:: TASK INSTRUCTIONS ::
Below are several entries. Transcribe exactly those lines that fall from the one with "for label, b" through the one with "shown = obj.evaluated_get(depsgraph)", end lines included.

:: DATA SHOWN ::
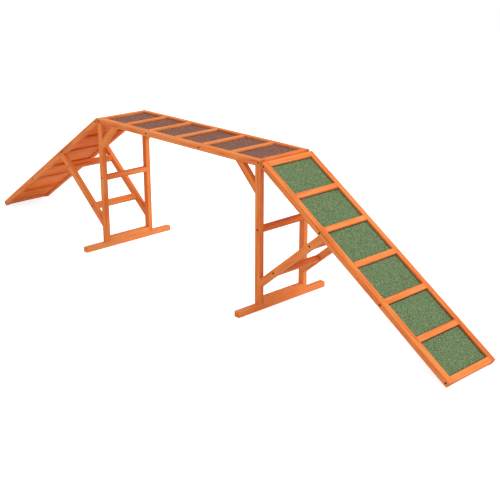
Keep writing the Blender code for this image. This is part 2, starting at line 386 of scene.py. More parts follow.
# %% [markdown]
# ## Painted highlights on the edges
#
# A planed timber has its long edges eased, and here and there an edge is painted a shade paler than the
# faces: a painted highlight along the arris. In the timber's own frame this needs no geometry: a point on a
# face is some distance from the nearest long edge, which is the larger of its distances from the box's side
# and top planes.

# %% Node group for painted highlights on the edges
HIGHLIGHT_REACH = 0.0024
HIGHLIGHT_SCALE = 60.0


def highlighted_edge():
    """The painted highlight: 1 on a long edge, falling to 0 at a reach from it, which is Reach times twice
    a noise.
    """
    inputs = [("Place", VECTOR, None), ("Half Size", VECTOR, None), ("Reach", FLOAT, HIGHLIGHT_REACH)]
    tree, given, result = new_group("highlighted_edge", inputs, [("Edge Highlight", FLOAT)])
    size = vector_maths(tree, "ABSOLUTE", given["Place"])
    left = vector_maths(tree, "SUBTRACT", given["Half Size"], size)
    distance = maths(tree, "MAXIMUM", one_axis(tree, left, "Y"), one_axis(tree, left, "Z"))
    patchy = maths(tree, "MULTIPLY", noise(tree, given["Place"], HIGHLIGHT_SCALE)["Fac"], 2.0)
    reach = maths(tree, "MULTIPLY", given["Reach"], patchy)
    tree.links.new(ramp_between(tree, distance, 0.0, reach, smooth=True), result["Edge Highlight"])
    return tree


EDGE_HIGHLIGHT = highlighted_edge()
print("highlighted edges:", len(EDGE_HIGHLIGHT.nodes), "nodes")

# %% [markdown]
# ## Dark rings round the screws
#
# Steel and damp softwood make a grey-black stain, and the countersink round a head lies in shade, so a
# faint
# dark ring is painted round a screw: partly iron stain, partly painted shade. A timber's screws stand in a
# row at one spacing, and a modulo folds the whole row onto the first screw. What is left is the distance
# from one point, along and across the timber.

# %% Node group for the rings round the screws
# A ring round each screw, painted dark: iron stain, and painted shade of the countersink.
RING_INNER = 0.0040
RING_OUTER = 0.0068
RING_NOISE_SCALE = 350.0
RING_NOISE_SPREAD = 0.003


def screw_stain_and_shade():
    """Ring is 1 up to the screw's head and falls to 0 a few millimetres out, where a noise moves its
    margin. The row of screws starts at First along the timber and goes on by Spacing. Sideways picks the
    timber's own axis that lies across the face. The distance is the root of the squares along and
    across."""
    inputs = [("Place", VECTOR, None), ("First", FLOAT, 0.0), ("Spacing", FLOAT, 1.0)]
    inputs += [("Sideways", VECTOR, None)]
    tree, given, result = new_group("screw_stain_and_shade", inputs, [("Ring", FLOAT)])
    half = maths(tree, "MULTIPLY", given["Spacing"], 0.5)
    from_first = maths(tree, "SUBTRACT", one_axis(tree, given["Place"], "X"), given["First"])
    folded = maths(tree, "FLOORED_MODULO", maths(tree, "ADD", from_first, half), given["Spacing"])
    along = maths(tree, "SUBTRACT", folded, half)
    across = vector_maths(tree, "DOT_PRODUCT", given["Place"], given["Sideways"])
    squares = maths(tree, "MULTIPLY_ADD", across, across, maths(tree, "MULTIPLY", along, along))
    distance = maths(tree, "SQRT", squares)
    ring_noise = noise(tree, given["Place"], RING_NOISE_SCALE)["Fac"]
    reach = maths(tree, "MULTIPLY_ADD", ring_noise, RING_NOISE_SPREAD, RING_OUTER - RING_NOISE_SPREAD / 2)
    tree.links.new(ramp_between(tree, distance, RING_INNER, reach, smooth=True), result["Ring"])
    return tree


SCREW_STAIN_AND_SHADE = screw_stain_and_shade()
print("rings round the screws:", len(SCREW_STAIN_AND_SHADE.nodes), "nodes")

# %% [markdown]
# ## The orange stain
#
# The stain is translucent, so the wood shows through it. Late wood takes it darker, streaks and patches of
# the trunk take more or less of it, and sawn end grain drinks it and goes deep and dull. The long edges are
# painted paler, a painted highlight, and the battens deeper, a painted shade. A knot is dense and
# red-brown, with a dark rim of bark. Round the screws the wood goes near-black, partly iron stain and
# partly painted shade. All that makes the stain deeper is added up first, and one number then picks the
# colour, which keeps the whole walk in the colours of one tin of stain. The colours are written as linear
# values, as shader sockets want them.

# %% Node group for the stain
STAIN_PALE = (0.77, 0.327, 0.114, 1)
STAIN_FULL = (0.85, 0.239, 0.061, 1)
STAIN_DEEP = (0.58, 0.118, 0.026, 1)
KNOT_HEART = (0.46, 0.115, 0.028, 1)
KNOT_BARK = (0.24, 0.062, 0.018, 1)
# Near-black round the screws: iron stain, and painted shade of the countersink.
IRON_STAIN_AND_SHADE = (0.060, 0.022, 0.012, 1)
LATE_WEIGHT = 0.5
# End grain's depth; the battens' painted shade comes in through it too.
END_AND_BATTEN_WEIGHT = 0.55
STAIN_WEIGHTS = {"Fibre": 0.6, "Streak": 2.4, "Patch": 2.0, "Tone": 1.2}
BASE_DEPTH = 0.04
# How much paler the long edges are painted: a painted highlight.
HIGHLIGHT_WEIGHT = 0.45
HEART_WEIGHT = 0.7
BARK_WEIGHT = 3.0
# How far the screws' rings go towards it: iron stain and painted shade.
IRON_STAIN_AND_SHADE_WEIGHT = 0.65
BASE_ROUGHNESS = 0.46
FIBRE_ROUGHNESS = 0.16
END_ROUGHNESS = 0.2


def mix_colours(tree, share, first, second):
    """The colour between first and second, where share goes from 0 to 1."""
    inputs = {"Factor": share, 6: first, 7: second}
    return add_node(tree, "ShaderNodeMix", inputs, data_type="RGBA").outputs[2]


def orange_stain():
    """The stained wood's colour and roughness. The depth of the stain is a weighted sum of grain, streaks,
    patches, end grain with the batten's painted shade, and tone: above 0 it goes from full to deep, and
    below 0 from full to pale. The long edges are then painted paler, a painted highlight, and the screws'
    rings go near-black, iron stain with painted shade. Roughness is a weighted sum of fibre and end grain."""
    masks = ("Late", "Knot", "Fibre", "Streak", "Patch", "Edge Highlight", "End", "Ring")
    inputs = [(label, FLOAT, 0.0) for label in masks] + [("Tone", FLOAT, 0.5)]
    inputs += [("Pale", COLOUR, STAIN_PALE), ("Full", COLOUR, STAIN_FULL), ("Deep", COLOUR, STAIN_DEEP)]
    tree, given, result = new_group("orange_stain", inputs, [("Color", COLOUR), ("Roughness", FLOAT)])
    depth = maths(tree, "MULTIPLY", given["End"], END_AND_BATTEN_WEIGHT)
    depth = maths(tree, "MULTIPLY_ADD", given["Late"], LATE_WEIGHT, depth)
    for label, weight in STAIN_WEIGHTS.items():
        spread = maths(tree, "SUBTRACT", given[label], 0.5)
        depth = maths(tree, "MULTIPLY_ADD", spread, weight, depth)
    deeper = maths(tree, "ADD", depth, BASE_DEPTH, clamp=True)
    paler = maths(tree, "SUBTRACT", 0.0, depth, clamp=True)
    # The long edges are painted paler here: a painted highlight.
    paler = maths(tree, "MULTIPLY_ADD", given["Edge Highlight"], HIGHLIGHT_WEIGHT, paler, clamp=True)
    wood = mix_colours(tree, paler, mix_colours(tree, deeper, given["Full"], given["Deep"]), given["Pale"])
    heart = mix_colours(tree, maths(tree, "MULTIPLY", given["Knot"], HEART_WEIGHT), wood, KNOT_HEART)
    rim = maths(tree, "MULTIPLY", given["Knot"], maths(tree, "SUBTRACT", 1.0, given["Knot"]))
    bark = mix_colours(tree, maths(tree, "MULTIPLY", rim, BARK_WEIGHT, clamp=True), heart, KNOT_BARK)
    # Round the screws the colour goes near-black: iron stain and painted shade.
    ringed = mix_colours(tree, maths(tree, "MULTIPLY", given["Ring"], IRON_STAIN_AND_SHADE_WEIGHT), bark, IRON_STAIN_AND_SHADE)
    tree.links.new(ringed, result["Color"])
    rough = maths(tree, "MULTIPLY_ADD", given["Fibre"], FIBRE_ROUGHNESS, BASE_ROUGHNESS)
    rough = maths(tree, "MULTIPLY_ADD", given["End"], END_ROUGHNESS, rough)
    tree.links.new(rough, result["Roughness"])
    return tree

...

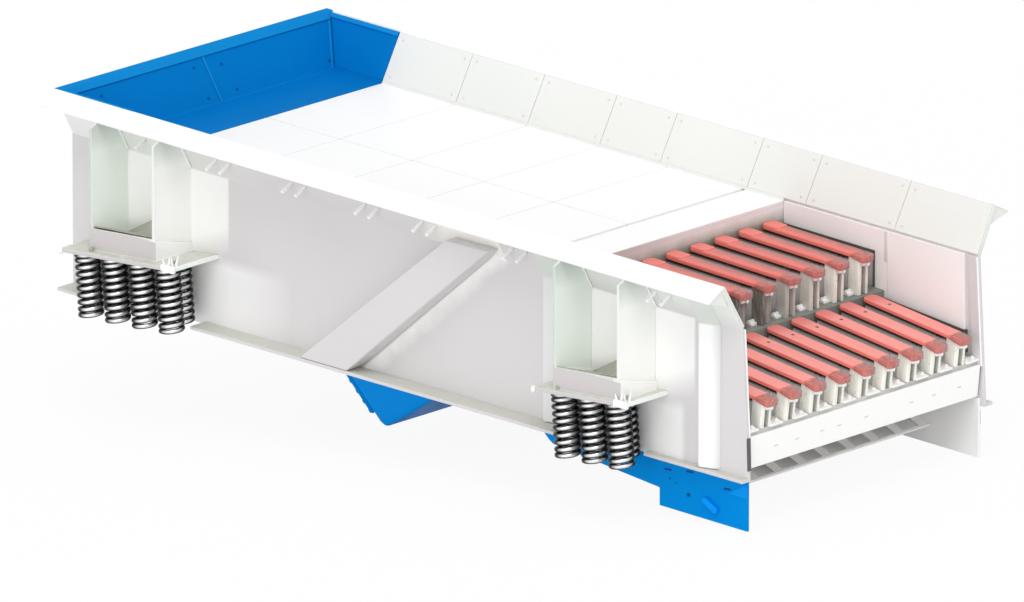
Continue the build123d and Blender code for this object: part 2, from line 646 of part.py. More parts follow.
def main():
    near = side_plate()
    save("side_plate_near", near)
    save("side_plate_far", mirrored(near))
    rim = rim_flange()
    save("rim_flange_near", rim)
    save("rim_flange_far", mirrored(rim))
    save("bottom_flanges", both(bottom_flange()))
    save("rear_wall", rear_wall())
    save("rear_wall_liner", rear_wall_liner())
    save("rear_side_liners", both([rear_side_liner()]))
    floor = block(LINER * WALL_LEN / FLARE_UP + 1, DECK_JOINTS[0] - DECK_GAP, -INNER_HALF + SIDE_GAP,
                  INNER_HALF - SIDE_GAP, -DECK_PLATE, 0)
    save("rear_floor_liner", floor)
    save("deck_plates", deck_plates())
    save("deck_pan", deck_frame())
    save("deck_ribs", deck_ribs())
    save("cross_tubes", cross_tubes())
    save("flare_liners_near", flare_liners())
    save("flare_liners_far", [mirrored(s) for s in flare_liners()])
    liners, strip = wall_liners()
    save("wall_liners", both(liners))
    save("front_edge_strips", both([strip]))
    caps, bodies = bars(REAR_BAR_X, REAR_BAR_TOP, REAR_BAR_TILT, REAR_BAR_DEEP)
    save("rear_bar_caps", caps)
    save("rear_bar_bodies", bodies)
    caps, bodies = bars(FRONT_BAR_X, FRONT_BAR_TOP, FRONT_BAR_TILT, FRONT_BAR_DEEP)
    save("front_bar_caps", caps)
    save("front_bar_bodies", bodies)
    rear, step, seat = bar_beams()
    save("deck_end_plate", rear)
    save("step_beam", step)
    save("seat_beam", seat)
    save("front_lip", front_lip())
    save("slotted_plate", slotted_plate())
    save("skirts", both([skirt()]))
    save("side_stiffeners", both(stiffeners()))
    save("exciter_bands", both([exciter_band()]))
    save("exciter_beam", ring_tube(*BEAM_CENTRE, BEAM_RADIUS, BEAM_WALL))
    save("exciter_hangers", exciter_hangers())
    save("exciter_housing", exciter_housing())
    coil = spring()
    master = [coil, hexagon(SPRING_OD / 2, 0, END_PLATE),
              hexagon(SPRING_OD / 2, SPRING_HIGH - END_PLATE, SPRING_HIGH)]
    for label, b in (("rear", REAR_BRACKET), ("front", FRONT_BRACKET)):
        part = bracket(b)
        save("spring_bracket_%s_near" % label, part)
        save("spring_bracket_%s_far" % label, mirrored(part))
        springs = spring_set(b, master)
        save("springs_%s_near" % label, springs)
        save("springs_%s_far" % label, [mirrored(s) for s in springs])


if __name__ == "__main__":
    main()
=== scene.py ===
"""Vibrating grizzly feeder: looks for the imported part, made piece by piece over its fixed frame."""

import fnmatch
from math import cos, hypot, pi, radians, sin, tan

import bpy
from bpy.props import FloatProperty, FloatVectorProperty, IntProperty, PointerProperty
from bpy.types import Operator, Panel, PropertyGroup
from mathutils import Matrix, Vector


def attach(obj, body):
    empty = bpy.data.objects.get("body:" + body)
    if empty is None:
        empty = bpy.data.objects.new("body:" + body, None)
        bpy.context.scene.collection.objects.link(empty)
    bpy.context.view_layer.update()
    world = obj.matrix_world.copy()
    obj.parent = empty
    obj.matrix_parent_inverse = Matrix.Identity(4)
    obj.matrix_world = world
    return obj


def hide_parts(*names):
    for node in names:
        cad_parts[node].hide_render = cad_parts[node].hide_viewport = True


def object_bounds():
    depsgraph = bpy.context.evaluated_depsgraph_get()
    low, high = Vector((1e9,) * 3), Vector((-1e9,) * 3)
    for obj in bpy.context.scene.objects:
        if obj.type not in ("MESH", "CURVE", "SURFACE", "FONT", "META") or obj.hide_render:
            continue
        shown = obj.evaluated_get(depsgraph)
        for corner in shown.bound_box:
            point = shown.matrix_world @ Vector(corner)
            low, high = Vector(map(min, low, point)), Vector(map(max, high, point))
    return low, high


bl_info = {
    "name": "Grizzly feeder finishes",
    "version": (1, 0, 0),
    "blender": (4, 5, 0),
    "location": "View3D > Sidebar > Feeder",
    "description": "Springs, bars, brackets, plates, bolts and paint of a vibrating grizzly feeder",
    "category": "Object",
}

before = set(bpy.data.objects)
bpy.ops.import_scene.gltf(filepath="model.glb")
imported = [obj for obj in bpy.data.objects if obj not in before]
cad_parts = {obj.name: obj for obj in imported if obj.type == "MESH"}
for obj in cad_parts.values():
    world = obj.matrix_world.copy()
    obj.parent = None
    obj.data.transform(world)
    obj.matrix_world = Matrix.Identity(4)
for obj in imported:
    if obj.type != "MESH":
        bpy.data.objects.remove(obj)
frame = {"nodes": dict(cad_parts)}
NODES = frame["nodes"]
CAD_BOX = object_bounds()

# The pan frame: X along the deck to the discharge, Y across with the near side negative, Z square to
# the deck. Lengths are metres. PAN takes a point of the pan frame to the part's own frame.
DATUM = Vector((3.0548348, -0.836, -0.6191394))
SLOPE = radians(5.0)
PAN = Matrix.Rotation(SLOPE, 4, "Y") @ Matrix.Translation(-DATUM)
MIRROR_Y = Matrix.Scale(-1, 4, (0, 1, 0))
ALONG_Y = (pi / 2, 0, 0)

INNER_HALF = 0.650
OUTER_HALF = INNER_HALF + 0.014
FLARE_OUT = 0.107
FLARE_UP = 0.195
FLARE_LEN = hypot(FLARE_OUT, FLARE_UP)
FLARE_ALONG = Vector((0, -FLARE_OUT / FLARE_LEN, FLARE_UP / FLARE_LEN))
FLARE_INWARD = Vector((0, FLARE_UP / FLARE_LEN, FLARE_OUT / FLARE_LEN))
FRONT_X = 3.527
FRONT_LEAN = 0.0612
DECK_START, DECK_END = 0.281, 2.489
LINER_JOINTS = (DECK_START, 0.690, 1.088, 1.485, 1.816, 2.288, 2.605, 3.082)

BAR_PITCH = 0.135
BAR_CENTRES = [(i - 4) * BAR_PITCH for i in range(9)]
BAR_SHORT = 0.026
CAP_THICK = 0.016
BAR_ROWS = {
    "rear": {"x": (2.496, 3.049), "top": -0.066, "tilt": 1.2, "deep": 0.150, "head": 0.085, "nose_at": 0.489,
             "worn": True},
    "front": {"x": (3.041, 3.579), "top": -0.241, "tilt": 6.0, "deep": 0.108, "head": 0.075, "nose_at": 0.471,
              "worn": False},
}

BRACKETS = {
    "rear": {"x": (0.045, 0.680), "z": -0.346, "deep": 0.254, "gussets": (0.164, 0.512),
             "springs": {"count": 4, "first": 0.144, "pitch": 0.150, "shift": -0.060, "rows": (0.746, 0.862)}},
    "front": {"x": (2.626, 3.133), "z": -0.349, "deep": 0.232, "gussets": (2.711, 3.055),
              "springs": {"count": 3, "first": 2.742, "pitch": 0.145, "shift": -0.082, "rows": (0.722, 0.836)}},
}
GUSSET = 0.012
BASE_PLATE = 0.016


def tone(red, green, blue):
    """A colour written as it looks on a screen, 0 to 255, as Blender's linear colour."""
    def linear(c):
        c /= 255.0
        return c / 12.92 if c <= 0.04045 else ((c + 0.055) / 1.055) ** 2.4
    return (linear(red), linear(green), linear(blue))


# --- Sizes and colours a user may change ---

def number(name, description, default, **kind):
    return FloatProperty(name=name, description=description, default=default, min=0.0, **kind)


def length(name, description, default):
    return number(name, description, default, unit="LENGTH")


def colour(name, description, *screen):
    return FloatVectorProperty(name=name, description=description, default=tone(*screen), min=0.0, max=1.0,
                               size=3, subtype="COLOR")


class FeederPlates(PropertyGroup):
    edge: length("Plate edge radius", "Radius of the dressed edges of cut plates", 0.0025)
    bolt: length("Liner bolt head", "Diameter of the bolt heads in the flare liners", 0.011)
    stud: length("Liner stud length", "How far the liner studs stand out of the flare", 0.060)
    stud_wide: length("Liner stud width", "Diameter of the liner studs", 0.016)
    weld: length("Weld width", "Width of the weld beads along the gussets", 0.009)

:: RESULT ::
    for label, b in (("rear", REAR_BRACKET), ("front", FRONT_BRACKET)):
        part = bracket(b)
        save("spring_bracket_%s_near" % label, part)
        save("spring_bracket_%s_far" % label, mirrored(part))
        springs = spring_set(b, master)
        save("springs_%s_near" % label, springs)
        save("springs_%s_far" % label, [mirrored(s) for s in springs])


if __name__ == "__main__":
    main()
=== scene.py ===
"""Vibrating grizzly feeder: looks for the imported part, made piece by piece over its fixed frame."""

import fnmatch
from math import cos, hypot, pi, radians, sin, tan

import bpy
from bpy.props import FloatProperty, FloatVectorProperty, IntProperty, PointerProperty
from bpy.types import Operator, Panel, PropertyGroup
from mathutils import Matrix, Vector


def attach(obj, body):
    empty = bpy.data.objects.get("body:" + body)
    if empty is None:
        empty = bpy.data.objects.new("body:" + body, None)
        bpy.context.scene.collection.objects.link(empty)
    bpy.context.view_layer.update()
    world = obj.matrix_world.copy()
    obj.parent = empty
    obj.matrix_parent_inverse = Matrix.Identity(4)
    obj.matrix_world = world
    return obj


def hide_parts(*names):
    for node in names:
        cad_parts[node].hide_render = cad_parts[node].hide_viewport = True


def object_bounds():
    depsgraph = bpy.context.evaluated_depsgraph_get()
    low, high = Vector((1e9,) * 3), Vector((-1e9,) * 3)
    for obj in bpy.context.scene.objects:
        if obj.type not in ("MESH", "CURVE", "SURFACE", "FONT", "META") or obj.hide_render:
            continue
        shown = obj.evaluated_get(depsgraph)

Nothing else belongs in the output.